The Reason Washing Chicken Before Cooking It Is A Bad Idea

Do you give your chicken a quick rinse under the sink before cooking? If so, stop: You could be spreading salmonella. shares the alarming statistic that the U.S. sees around 48 million cases of food poisoning annually. The CDC lists salmonella as the top reason for hospitalizations related to foodborne illnesses. When it lurks in one out of every 25 packages of poultry at the grocery store, it's hard to avoid.

In 2013, NPR reported that as many as 90% of Americans rinsed their birds prior to cooking, citing research from the U.S. Department of Agriculture. That year, a virulent outbreak of an antibiotic-resistant salmonella linked to Foster Farms, a poultry farm in California, sparked a newfound interest in poultry prep, according to Live Science. It even prompted Drexel University to release a public service campaign advising Americans not to wash chicken. Over 40% of people stricken with Foster Farms' salmonella were hospitalized, per the Los Angeles Times.

Eatocracy, meanwhile, explains that we can blame Julia Child for our penchant for poultry baths. The beloved cookbook author-turned-PBS-sensation-turned-national icon recommended in her seminal "Mastering the Art of French Cooking: Volume 1" that poultry be rinsed before cooking. Lest Child take all the heat, James Beard, Fannie Farmer, and even "The Joy of Cooking"'s Irma Rombauer all have recommended hosing down a raw bird before cooking.

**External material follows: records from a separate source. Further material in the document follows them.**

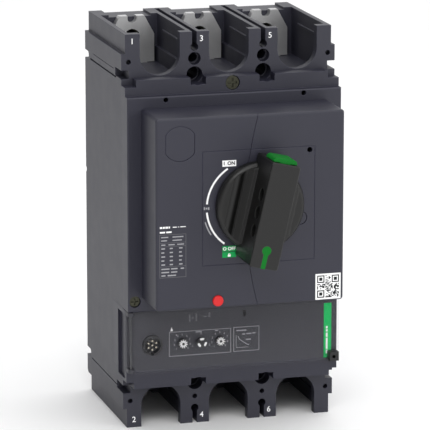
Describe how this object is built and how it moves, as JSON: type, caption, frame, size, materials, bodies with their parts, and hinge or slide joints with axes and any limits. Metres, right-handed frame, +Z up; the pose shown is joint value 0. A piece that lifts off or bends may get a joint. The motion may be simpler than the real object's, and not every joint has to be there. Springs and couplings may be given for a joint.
{
  "type": "molded case circuit breaker",
  "caption": "Front-connected molded case breaker with open terminal cells at both ends, a rotary handle with a padlockable grip, and a trip unit with dials under a hinged clear cover.",
  "frame": {"origin": "centre of the rear mounting face", "axes": "+X across the poles to the right as seen from the front, -Y out of the front, +Z up towards the line terminals"},
  "size_m": [0.14, 0.179, 0.255],
  "materials": {
    "case_plastic": "fine-grained moulded thermoset, dark blue-grey",
    "cover_plastic": "fine-grained moulded thermoplastic, dark blue-grey",
    "trip_unit_plastic": "fine-grained moulded thermoplastic",
    "handle_plastic": "satin black thermoplastic",
    "green_plastic": "satin coloured plastic",
    "red_plastic": "satin coloured plastic",
    "clear_plastic": "clear polycarbonate, lightly tinted",
    "black_plastic": "moulded black plastic",
    "dial_plastic": "moulded black plastic",
    "zinc_steel": "dark passivated zinc plate",
    "plain_steel": "rolled steel",
    "spring_steel": "drawn spring wire",
    "rotor_plastic": "brown phenolic moulding",
    "copper": "bare copper",
    "silver_contact": "sintered silver alloy",
    "fibre_board": "vulcanised fibre",
    "circuit_board": "solder-masked glass fibre board",
    "solenoid_steel": "nickel plated steel",
    "brass_pin": "gold-flashed brass",
    "tinned_copper": "tin plated copper, lightly brushed",
    "transformer_resin": "cast resin"
  },
  "bodies": {
    "case": {"rear_base": "case_plastic", "mid_case": "case_plastic", "front_cover": "cover_plastic", "cover_screws": "zinc_steel", "case_screws": "zinc_steel", "terminal_nuts": "zinc_steel", "contact_tips": "silver_contact", "arc_chute_cheeks": "fibre_board", "mechanism_plates": "plain_steel", "toggle_pin": "plain_steel", "main_springs": "spring_steel", "shuttle_rails": "black_plastic", "trip_unit_housing": "cover_plastic", "trip_unit_face": "trip_unit_plastic", "trip_cover_pin": "plain_steel", "test_connector": "black_plastic", "test_pins": "brass_pin", "trip_circuit_board": "circuit_board", "trip_solenoid": "solenoid_steel", "module_housing": "cover_plastic", "module_screws": "zinc_steel", "fascia_left": "cover_plastic", "fascia_right": "cover_plastic", "keylock_blank": "cover_plastic", "trip_button_spring": "spring_steel", "line_terminal_1": "tinned_copper", "load_terminal_1": "tinned_copper", "arc_plates_1": "plain_steel", "current_transformer_1": "transformer_resin", "line_terminal_2": "tinned_copper", "load_terminal_2": "tinned_copper", "arc_plates_2": "plain_steel", "current_transformer_2": "transformer_resin", "line_terminal_3": "tinned_copper", "load_terminal_3": "tinned_copper", "arc_plates_3": "plain_steel", "current_transformer_3": "transformer_resin"},
    "handle": {"handle_knob": "handle_plastic", "handle_pointer": "green_plastic", "handle_shaft": "plain_steel", "handle_pinion": "plain_steel", "padlock_slide_spring": "spring_steel"},
    "padlock_slide": {"padlock_slide": "green_plastic"},
    "shuttle": {"shuttle_plate": "black_plastic"},
    "toggle": {"toggle_lever": "black_plastic"},
    "contacts": {"contact_shaft": "plain_steel", "contact_rotor_1": "rotor_plastic", "contact_rotor_2": "rotor_plastic", "contact_rotor_3": "rotor_plastic", "contact_arm_1": "copper", "contact_arm_2": "copper", "contact_arm_3": "copper"},
    "trip_button": {"trip_button": "red_plastic"},
    "trip_bar": {"trip_bar": "black_plastic"},
    "trip_cover": {"trip_cover": "clear_plastic", "seal_latch": "black_plastic"},
    "trip_dial_1": {"trip_dial_1": "dial_plastic"},
    "trip_dial_2": {"trip_dial_2": "dial_plastic"},
    "trip_dial_3": {"trip_dial_3": "dial_plastic"}
  },
  "joints": [
    {"name": "handle_turn", "type": "hinge", "parent": "case", "child": "handle", "pos_m": [0.0053, -0.15, 0.0248], "axis": [0, 1, 0], "range_deg": [0, 150]},
    {"name": "padlock_slide_pull", "type": "slide", "parent": "handle", "child": "padlock_slide", "axis": [0.225, 0, 0.9744], "range_m": [0, 0.00575], "stiffness_N_per_m": 150, "springref_m": -0.004},
    {"name": "shuttle_travel", "type": "slide", "parent": "case", "child": "shuttle", "axis": [0, 0, 1], "range_m": [0, 0.0316]},
    {"name": "toggle_tilt", "type": "hinge", "parent": "case", "child": "toggle", "pos_m": [0, -0.0675, 0.0215], "axis": [-1, 0, 0], "range_deg": [0, 37.4]},
    {"name": "contact_turn", "type": "hinge", "parent": "case", "child": "contacts", "pos_m": [0, -0.036, 0.02], "axis": [-1, 0, 0], "range_deg": [0, 35.2]},
    {"name": "trip_button_push", "type": "slide", "parent": "case", "child": "trip_button", "axis": [0, 1, 0], "range_m": [0, 0.003], "stiffness_N_per_m": 400, "springref_m": -0.003, "deforming": ["trip_button_spring"]},
    {"name": "trip_bar_turn", "type": "hinge", "parent": "case", "child": "trip_bar", "pos_m": [0, -0.1025, -0.02], "axis": [1, 0, 0], "range_deg": [0, 12]},
    {"name": "trip_cover_swing", "type": "hinge", "parent": "case", "child": "trip_cover", "pos_m": [-0.0678, -0.1076, -0.0685], "axis": [0, 0, -1], "range_deg": [0, 110]},
    {"name": "trip_dial_1_turn", "type": "hinge", "parent": "case", "child": "trip_dial_1", "pos_m": [-0.0332, -0.106, -0.0715], "axis": [0, 1, 0], "range_deg": [-80, 200]},
    {"name": "trip_dial_2_turn", "type": "hinge", "parent": "case", "child": "trip_dial_2", "pos_m": [-0.0208, -0.106, -0.0715], "axis": [0, 1, 0], "range_deg": [-60, 180]},
    {"name": "trip_dial_3_turn", "type": "hinge", "parent": "case", "child": "trip_dial_3", "pos_m": [-0.0084, -0.106, -0.0715], "axis": [0, 1, 0], "range_deg": [-80, 200]}
  ],
  "couplings": [
    {"joint": "shuttle_travel", "follows": "handle_turn", "m_per_rad": 0.012},
    {"joint": "toggle_tilt", "follows": "handle_turn", "ratio": 0.24763},
    {"joint": "contact_turn", "follows": "handle_turn", "ratio": 0.23333},
    {"joint": "trip_bar_turn", "follows": "trip_button_push", "rad_per_m": 68}
  ]
}
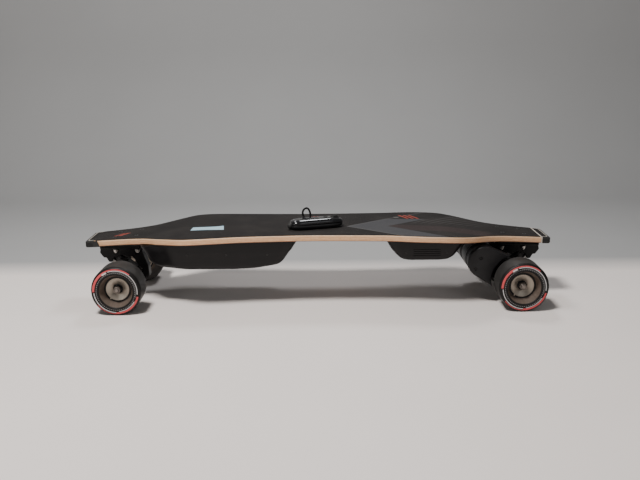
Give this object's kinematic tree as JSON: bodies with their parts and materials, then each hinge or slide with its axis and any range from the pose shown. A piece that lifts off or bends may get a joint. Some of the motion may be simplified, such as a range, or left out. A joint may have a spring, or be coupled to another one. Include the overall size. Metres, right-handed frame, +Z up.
{
  "type": "electric skateboard",
  "caption": "Electric longboard with a plywood deck, two enclosures underneath, steering trucks, belt-driven rear wheels and a handset lying on the deck.",
  "frame": {"origin": "on the ground under the middle of the board, between the four wheels", "axes": "+X from nose to tail, +Y to the rider's right, +Z up"},
  "size_m": [0.934, 0.28, 0.1835],
  "materials": {
    "plywood": "satin varnished ply edge",
    "grip": "fine textured foam grip",
    "bumper": "matt",
    "enclosure": "satin",
    "cells": "wrapped cells",
    "circuit": "circuit board",
    "button": "matt",
    "handset": "glossy",
    "lens": "clear gloss over a dark display",
    "cord": "braided",
    "thumb_wheel": "ribbed",
    "riser": "matt",
    "truck": "satin black",
    "bushing": "urethane",
    "steel": "zinc plated",
    "tyre": "smooth urethane with a printed ring",
    "wheel_core": "satin",
    "pulley": "anodised",
    "belt": "matt",
    "belt_cover": "satin",
    "motor": "satin black"
  },
  "bodies": {
    "board": {"deck": "plywood", "grip_tape": "grip", "nose_bumper": "bumper", "tail_bumper": "bumper", "battery_enclosure": "enclosure", "battery_pack": "cells", "controller_enclosure": "enclosure", "motor_controller": "circuit", "front_riser": "riser", "front_baseplate": "truck", "front_kingpin": "steel", "front_kingpin_nut": "steel", "front_boardside_bushing": "bushing", "front_roadside_bushing": "bushing", "front_pivot_cup": "riser", "rear_riser": "riser", "rear_baseplate": "truck", "rear_kingpin": "steel", "rear_kingpin_nut": "steel", "rear_boardside_bushing": "bushing", "rear_roadside_bushing": "bushing", "rear_pivot_cup": "riser"},
    "front_truck": {"front_hanger": "truck", "front_axle": "steel", "front_left_axle_nut": "steel", "front_right_axle_nut": "steel"},
    "rear_truck": {"rear_hanger": "truck", "rear_axle": "steel", "rear_left_axle_nut": "steel", "rear_right_axle_nut": "steel", "left_motor_mount": "truck", "left_motor_stator": "motor", "left_belt": "belt", "left_belt_cover": "belt_cover", "right_motor_mount": "truck", "right_motor_stator": "motor", "right_belt": "belt", "right_belt_cover": "belt_cover"},
    "front_left_wheel": {"front_left_tyre": "tyre", "front_left_wheel_core": "wheel_core"},
    "front_right_wheel": {"front_right_tyre": "tyre", "front_right_wheel_core": "wheel_core"},
    "rear_left_wheel": {"rear_left_tyre": "tyre", "rear_left_wheel_core": "wheel_core", "left_wheel_pulley": "pulley"},
    "rear_right_wheel": {"rear_right_tyre": "tyre", "rear_right_wheel_core": "wheel_core", "right_wheel_pulley": "pulley"},
    "left_motor": {"left_motor_rotor": "motor", "left_motor_pulley": "pulley"},
    "right_motor": {"right_motor_rotor": "motor", "right_motor_pulley": "pulley"},
    "power_button": {"power_button": "button"},
    "charge_cap": {"charge_port_cap": "bumper"},
    "handset": {"handset_lower_shell": "handset", "handset_upper_shell": "handset", "display_lens": "lens", "lanyard_loop": "cord"},
    "thumb_wheel": {"thumb_wheel": "thumb_wheel"},
    "handset_button": {"handset_button": "button"}
  },
  "joints": [
    {"name": "front_steer", "type": "hinge", "parent": "board", "child": "front_truck", "pos_m": [-0.3866, 0, 0.066], "axis": [-0.7071, 0, 0.7071], "range_deg": [-15, 15], "stiffness_Nm_per_rad": 60, "deforming": ["front_boardside_bushing", "front_roadside_bushing"]},
    {"name": "rear_steer", "type": "hinge", "parent": "board", "child": "rear_truck", "pos_m": [0.3926, 0, 0.066], "axis": [0.7071, 0, 0.7071], "range_deg": [-6, 6], "stiffness_Nm_per_rad": 60, "deforming": ["rear_boardside_bushing", "rear_roadside_bushing"]},
    {"name": "front_left_wheel_spin", "type": "hinge", "parent": "front_truck", "child": "front_left_wheel", "pos_m": [-0.3866, 0, 0.048], "axis": [0, 1, 0], "continuous": true},
    {"name": "front_right_wheel_spin", "type": "hinge", "parent": "front_truck", "child": "front_right_wheel", "pos_m": [-0.3866, 0, 0.048], "axis": [0, 1, 0], "continuous": true},
    {"name": "rear_left_wheel_spin", "type": "hinge", "parent": "rear_truck", "child": "rear_left_wheel", "pos_m": [0.3926, 0, 0.048], "axis": [0, 1, 0], "continuous": true},
    {"name": "rear_right_wheel_spin", "type": "hinge", "parent": "rear_truck", "child": "rear_right_wheel", "pos_m": [0.3926, 0, 0.048], "axis": [0, 1, 0], "continuous": true},
    {"name": "left_motor_spin", "type": "hinge", "parent": "rear_truck", "child": "left_motor", "pos_m": [0.32563, 0, 0.08436], "axis": [0, 1, 0], "continuous": true},
    {"name": "right_motor_spin", "type": "hinge", "parent": "rear_truck", "child": "right_motor", "pos_m": [0.32563, 0, 0.08436], "axis": [0, 1, 0], "continuous": true},
    {"name": "power_button_press", "type": "slide", "parent": "board", "child": "power_button", "axis": [0, 0, 1], "range_m": [0, 0.001], "stiffness_N_per_m": 800, "springref_m": -0.001},
    {"name": "charge_cap_swing", "type": "hinge", "parent": "board", "child": "charge_cap", "pos_m": [0.215, 0.0863, 0.1255], "axis": [1, 0, 0], "range_deg": [0, 90]},
    {"name": "handset_lift", "type": "slide", "parent": "board", "child": "handset", "axis": [0, 0, 1], "range_m": [0, 0.15]},
    {"name": "thumb_wheel_turn", "type": "hinge", "parent": "handset", "child": "thumb_wheel", "pos_m": [0.03404, -0.02464, 0.1632], "axis": [-0.309, 0.9511, 0], "range_deg": [-30, 30], "stiffness_Nm_per_rad": 0.02},
    {"name": "handset_button_press", "type": "slide", "parent": "handset", "child": "handset_button", "axis": [0, 0, -1], "range_m": [0, 0.0008], "stiffness_N_per_m": 500, "springref_m": -0.001}
  ],
  "couplings": [
    {"joint": "left_motor_spin", "follows": "rear_left_wheel_spin", "ratio": 2.375},
    {"joint": "right_motor_spin", "follows": "rear_right_wheel_spin", "ratio": 2.375}
  ]
}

Can't stomach eschewing Julia Child's advice? Even Julia-devotee Ina Garten refuses to rinse her birds, as reported by "Today."

Why you shouldn't rinse raw chicken

Plopping raw chicken under a spray of water won't rinse salmonella away. Instead, it not only contaminates the sink, but it can spread the pathogens as much as three feet in any direction, according to EatingWell.

Per the outlet, rather than turn your kitchen into a breeding ground for food borne illness, it's best to keep chicken away from the sink. Instead, pat the meat dry with paper towels to remove the purge — the liquid found in the packaging — before cooking.

The best way to kill salmonella and other bacteria is with proper cooking. The Food Network says the USDA recommends cooking poultry to an internal temperature of 165 degrees, ensuring you've killed the pathogens and rendered your dinner safe. A good meat thermometer is a worthwhile investment.

Watch out for cross contamination, as well. BBC Good Food advises washing anything that's come into contact with raw chicken, like knives or basting brushes, and sanitizing all work surfaces. Chicken should have its own cutting board, says Taste of Home, made of a non-porous material. Wood absorbs bacteria, where it burrows into the grain and flourishes.  

Finally, Food Safety News reminds us to be extra fastidious about hand washing when working with raw meats.